The United Kingdom routinely holds its General Elections in five weeks from dissolution of parliament to the new PM moving into Downing Street, and occasionally in less than a month. Those elections feature long and complex manifestos containing myriad policies, generally published about three weeks before the polling date. The notion that a second Scottish Independence referendum would require ten months, and that it would require a new question, is nonsense that further calls into question the motives of the Electoral Commission.
We have become used to the brazen anti-Independence bias of the BBC. It is hard to live with the cognitive dissonance that comes from distrusting the institutions we have been brought up to respect, but we should treat the Electoral Commission with no more trust than the BBC.

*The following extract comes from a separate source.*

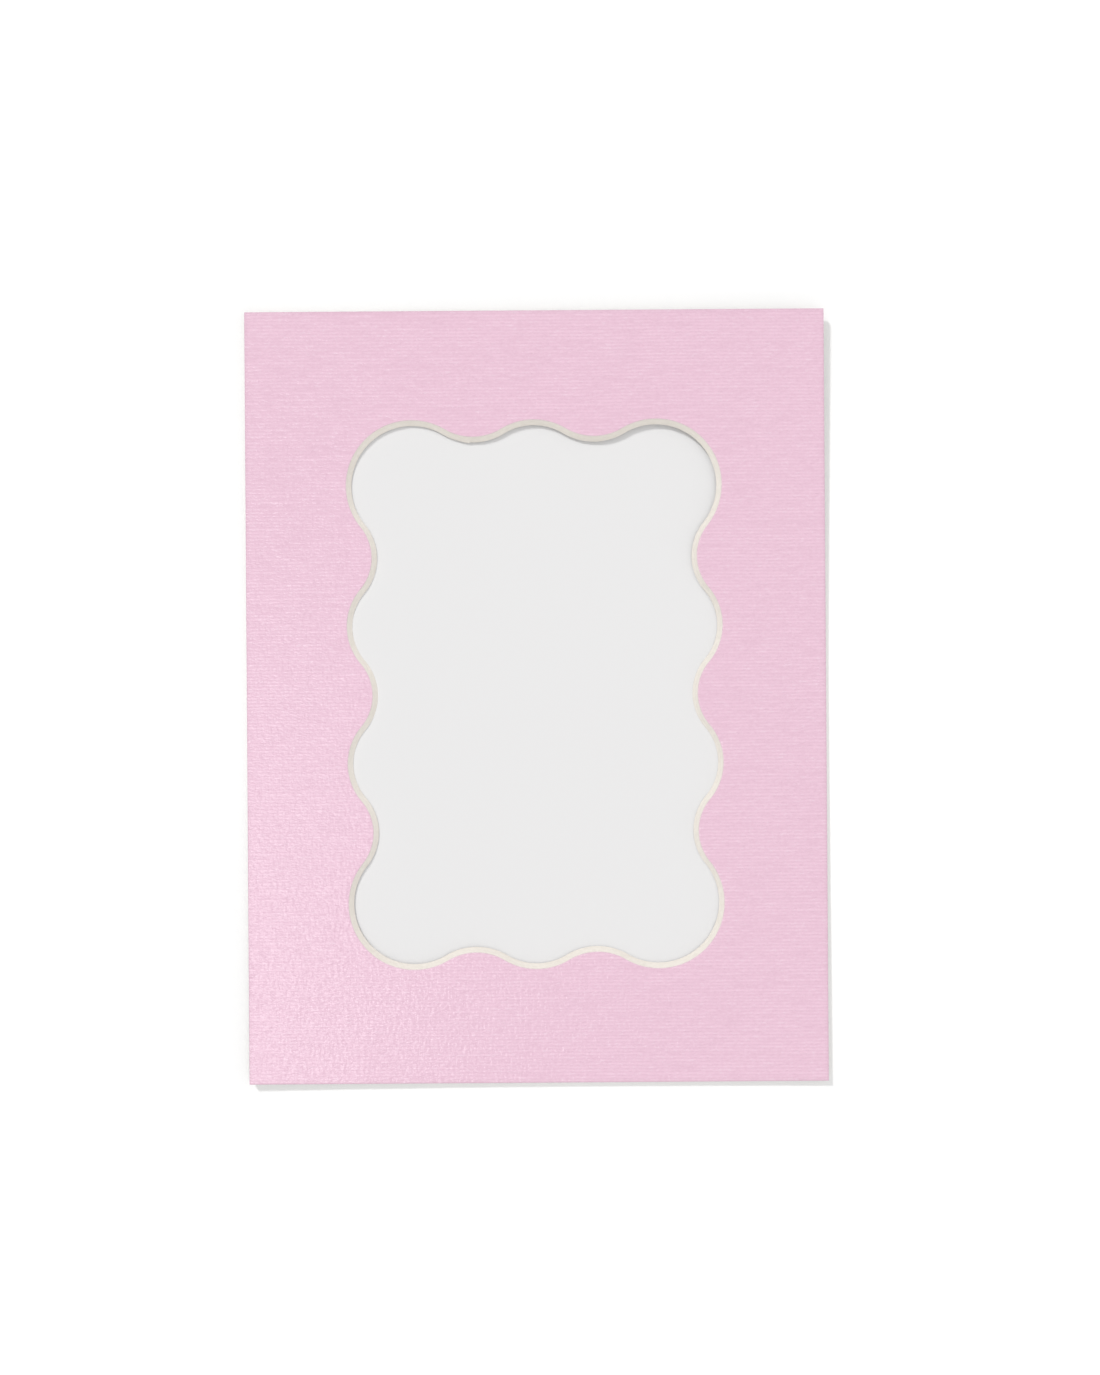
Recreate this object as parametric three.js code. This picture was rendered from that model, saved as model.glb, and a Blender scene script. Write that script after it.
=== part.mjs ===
// A picture mount: one sheet of mount board, lying face up, with a scalloped window.
// Units are millimetres. X runs across the sheet, Y up it, and Z through its thickness.
// The origin is at the middle of the sheet, on the face that it lies on.
import * as THREE from "three";

// The sheet: a coloured facing paper glued all over a cream core
const SHEET_WIDTH = 180;
const SHEET_HEIGHT = 240;
const CORE_THICKNESS = 1.4;
const FACING_THICKNESS = 0.2;

// The window, measured on the coloured face between the crests of opposite lobes
const WINDOW_WIDTH = 117;
const WINDOW_HEIGHT = 171;
const WINDOW_RIGHT_OF_CENTRE = -0.4;
const WINDOW_ABOVE_CENTRE = 0.7;

// The scallops: a lobe at each corner, and between the corners swells of the board with lobes between them
const CORNER_LOBE_RADIUS = 20.5;
const SIDE_LOBE_RADIUS = 18;
const SIDE_SWELL_RADIUS = 15;
const END_LOBE_RADIUS = 19.5;
const END_SWELL_RADIUS = 17;
const LOBE_PITCH = 43;

// The cut edge of the window: its angle to the face, 90 for a square cut
const BEVEL_ANGLE_DEG = 45;

// The turn from one point of an arc to the next
const ARC_STEP_DEG = 3;

const FACING_COLOUR = 0xecc9da;
const FACING_ROUGHNESS = 0.7;
const CORE_COLOUR = 0xf1ebe2;
const CORE_ROUGHNESS = 0.95;

const SHEET_THICKNESS = CORE_THICKNESS + FACING_THICKNESS;

// One row of scallops along each side of the window, from corner lobe to corner lobe
const END_ROW = {
  span: WINDOW_WIDTH - 2 * CORNER_LOBE_RADIUS,
  crest: WINDOW_HEIGHT / 2,
  lobeRadius: END_LOBE_RADIUS,
  swellRadius: END_SWELL_RADIUS,
};
const SIDE_ROW = {
  span: WINDOW_HEIGHT - 2 * CORNER_LOBE_RADIUS,
  crest: WINDOW_WIDTH / 2,
  lobeRadius: SIDE_LOBE_RADIUS,
  swellRadius: SIDE_SWELL_RADIUS,
};

// How far apart a lobe and the swell that touches it stand along their row, centre to centre
function circleStep(lobeRadius, swellRadius, swellDepth) {
  const centres = lobeRadius + swellRadius;
  return Math.sqrt(centres ** 2 - (centres - swellDepth) ** 2);
}

// How far a row reaches between its corner centres, where its swells stand this deep into the window
function rowReach(row, lobes, swellDepth) {
  const cornerStep = circleStep(CORNER_LOBE_RADIUS, row.swellRadius, swellDepth);
  const lobeStep = circleStep(row.lobeRadius, row.swellRadius, swellDepth);
  return 2 * cornerStep + 2 * lobes * lobeStep;
}

function deepestSwell(row) {
  return row.swellRadius + Math.min(row.lobeRadius, CORNER_LOBE_RADIUS);
}

// The lobes between two corners: what the pitch asks for, and no fewer than can reach across
function lobesInRow(row) {
  let lobes = Math.max(0, Math.round(row.span / LOBE_PITCH) - 1);
  while (rowReach(row, lobes, deepestSwell(row)) < row.span) {
    lobes += 1;
  }
  return lobes;
}

// The depth of the swells at which the touching circles just fill the row, found by halving
function swellDepthOf(row, lobes) {
  let tooShallow = 0;
  let deepEnough = deepestSwell(row);
  for (let i = 0; i < 50; i += 1) {
    const middle = (tooShallow + deepEnough) / 2;
    if (rowReach(row, lobes, middle) < row.span) {
      tooShallow = middle;
    } else {
      deepEnough = middle;
    }
  }
  return deepEnough;
}

// The circles of the row on the right-hand side, upwards from its lower corner.
// The edge of the window runs round the outer side of a lobe and the inner side of a swell.
function circlesOfRow(row) {
  const lobes = lobesInRow(row);
  const depth = swellDepthOf(row, lobes);
  const cornerStep = circleStep(CORNER_LOBE_RADIUS, row.swellRadius, depth);
  const lobeStep = circleStep(row.lobeRadius, row.swellRadius, depth);
  const firstSwell = cornerStep - row.span / 2;
  const lobe = (radius, y) => ({
    centre: new THREE.Vector2(row.crest - radius, y),
    radius,
    isLobe: true,
  });
  const swell = (y) => ({
    centre: new THREE.Vector2(row.crest - depth + row.swellRadius, y),
    radius: row.swellRadius,
    isLobe: false,
  });
  const circles = [lobe(CORNER_LOBE_RADIUS, -row.span / 2), swell(firstSwell)];
  for (let i = 0; i < lobes; i += 1) {
    circles.push(lobe(row.lobeRadius, firstSwell + (2 * i + 1) * lobeStep));
    circles.push(swell(firstSwell + (2 * i + 2) * lobeStep));
  }
  return circles;
}

// The circles of the whole window, anticlockwise from its lower right corner
function windowCircles() {
  const windowCentre = new THREE.Vector2(WINDOW_RIGHT_OF_CENTRE, WINDOW_ABOVE_CENTRE);
  const middle = new THREE.Vector2(0, 0);
  return [SIDE_ROW, END_ROW, SIDE_ROW, END_ROW].flatMap((row, quarterTurns) =>
    circlesOfRow(row).map((circle) => {
      circle.centre.rotateAround(middle, (quarterTurns * Math.PI) / 2);
      circle.centre.add(windowCentre);
      return circle;
    }),
  );
}

function angleTowards(from, to) {
  return to.centre.clone().sub(from.centre).angle();
}

// The outline of the window at one level, where the cut has come this far in from the edge of the face.
// Every arc runs between the points where its circle touches its neighbours, and keeps its centre
// at every level, so outlines at different levels are parallel and have the same number of points.
function windowOutline(inset) {
  const fullTurn = 2 * Math.PI;
  const circles = windowCircles();
  return circles.flatMap((circle, i) => {
    const before = circles.at(i - 1);
    const after = circles[(i + 1) % circles.length];
    const start = angleTowards(circle, before);
    const anticlockwise = (angleTowards(circle, after) - start + fullTurn) % fullTurn;
    const sweep = circle.isLobe ? anticlockwise : anticlockwise - fullTurn;
    const steps = Math.ceil(Math.abs(THREE.MathUtils.radToDeg(sweep)) / ARC_STEP_DEG);
    const radius = circle.isLobe ? circle.radius - inset : circle.radius + inset;
    return Array.from({ length: steps }, (_, step) => {
      const angle = start + (sweep * step) / steps;
      return new THREE.Vector2(Math.cos(angle), Math.sin(angle)).multiplyScalar(radius).add(circle.centre);
    });
  });
}

function sheetOutline() {
  const x = SHEET_WIDTH / 2;
  const y = SHEET_HEIGHT / 2;
  return [
    new THREE.Vector2(-x, -y),
    new THREE.Vector2(x, -y),
    new THREE.Vector2(x, y),
    new THREE.Vector2(-x, y),
  ];
}

// The walls that join a loop of points at one level to the same loop at the next, as pairs of triangles
function wallTriangles(firstLow, firstHigh, count) {
  const triangles = [];
  for (let i = 0; i < count; i += 1) {
    const next = (i + 1) % count;
    triangles.push(firstLow + i, firstLow + next, firstHigh + next);
    triangles.push(firstLow + i, firstHigh + next, firstHigh + i);
  }
  return triangles;
}

// One layer of the board between two heights: square at the outside, bevelled at the window
function layerGeometry(lowHeight, highHeight) {
  const bevelRun = 1 / Math.tan(THREE.MathUtils.degToRad(BEVEL_ANGLE_DEG));
  const outside = sheetOutline();
  const levels = [lowHeight, highHeight].map((height) => ({
    height,
    window: windowOutline((SHEET_THICKNESS - height) * bevelRun),
  }));
  const windowCount = levels[0].window.length;
  const levelCount = outside.length + windowCount;
  const positions = levels.flatMap(({ height, window }) =>
    [...outside, ...window].flatMap((point) => [point.x, point.y, height]),
  );
  const faces = levels.map(({ window }, level) =>
    THREE.ShapeUtils.triangulateShape(outside, [window]).map((triangle) =>
      triangle.map((corner) => corner + level * levelCount),
    ),
  );
  const under = faces[0].flatMap(([a, b, c]) => [c, b, a]);
  const top = faces[1].flat();
  const outerWalls = wallTriangles(0, levelCount, outside.length);
  const windowWalls = wallTriangles(outside.length, levelCount + outside.length, windowCount).reverse();
  const geometry = new THREE.BufferGeometry();
  geometry.setAttribute("position", new THREE.Float32BufferAttribute(positions, 3));
  geometry.setIndex([...under, ...top, ...outerWalls, ...windowWalls]);
  geometry.computeVertexNormals();
  return geometry;
}

function layer(name, lowHeight, highHeight, color, roughness) {
  const material = new THREE.MeshStandardMaterial({ color, roughness, metalness: 0, flatShading: true });
  const mesh = new THREE.Mesh(layerGeometry(lowHeight, highHeight), material);
  mesh.name = name;
  return mesh;
}

const mount = new THREE.Group();
mount.add(layer("core_board", 0, CORE_THICKNESS, CORE_COLOUR, CORE_ROUGHNESS));
mount.add(layer("facing_paper", CORE_THICKNESS, SHEET_THICKNESS, FACING_COLOUR, FACING_ROUGHNESS));

export default mount;
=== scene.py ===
import math
from collections import defaultdict

import bmesh
import bpy
import numpy as np
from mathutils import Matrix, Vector
from mathutils.geometry import tessellate_polygon


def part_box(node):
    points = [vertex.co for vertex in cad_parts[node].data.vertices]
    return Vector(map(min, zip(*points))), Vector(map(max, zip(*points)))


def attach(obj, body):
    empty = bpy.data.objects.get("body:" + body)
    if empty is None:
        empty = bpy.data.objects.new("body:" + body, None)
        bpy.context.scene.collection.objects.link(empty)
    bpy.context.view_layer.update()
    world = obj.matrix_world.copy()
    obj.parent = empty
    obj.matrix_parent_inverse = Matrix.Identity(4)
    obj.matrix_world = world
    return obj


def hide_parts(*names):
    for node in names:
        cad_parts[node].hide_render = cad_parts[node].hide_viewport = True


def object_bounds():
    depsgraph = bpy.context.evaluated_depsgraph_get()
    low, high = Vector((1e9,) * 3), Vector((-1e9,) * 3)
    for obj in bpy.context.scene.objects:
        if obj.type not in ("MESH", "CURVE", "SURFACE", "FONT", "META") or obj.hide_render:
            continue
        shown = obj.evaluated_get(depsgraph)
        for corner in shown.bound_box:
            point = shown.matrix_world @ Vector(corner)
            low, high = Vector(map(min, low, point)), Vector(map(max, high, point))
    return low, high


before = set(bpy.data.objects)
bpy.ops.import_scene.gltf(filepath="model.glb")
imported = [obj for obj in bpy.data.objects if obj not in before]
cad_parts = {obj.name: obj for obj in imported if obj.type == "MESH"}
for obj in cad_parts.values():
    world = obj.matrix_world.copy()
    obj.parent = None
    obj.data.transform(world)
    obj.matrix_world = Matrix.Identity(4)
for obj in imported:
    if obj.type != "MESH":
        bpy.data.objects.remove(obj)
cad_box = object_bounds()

MM = 0.001

# The photograph's size in pixels, and the sheet's middle, width and turn in it
PHOTO_WIDTH = 1100
PHOTO_HEIGHT = 1375
SHEET_CENTRE_PX = (536.5, 696.5)
SHEET_WIDTH_PX = 579.5
SHEET_TURN_DEG = 0.4
CAMERA_HEIGHT = 400 * MM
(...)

There will not be a repeat of 2014. The British Establishment were fairly relaxed about that Independence referendum because they did not believe they could lose – remember Yes started around 30%. They had the fright of their lives, and we saw the ramping up of BBC bias, the breaking of purdah rules with “the Vow”, and some peculiar postal vote turnouts in response. This time all that will be much exaggerated and we will definitely see a far higher presence from the UK government’s online covert players – 77th Brigade, GCHQ, Integrity Initiative etc. We will see more activity from security services including by agents planted inside the Independence movement which could include agents provocateurs and false flag incidents. And we will see state institutions like the BBC and Electoral Commission acting in an increasingly biased fashion.
That is why it is essential that, if we go the referendum route again, we have international observers from the Organisation for Security and Cooperation in Europe (OSCE) who will monitor all of these aspects, crucially including media monitoring. I hope to announce a new initiative on this shortly on which I will request your assistance.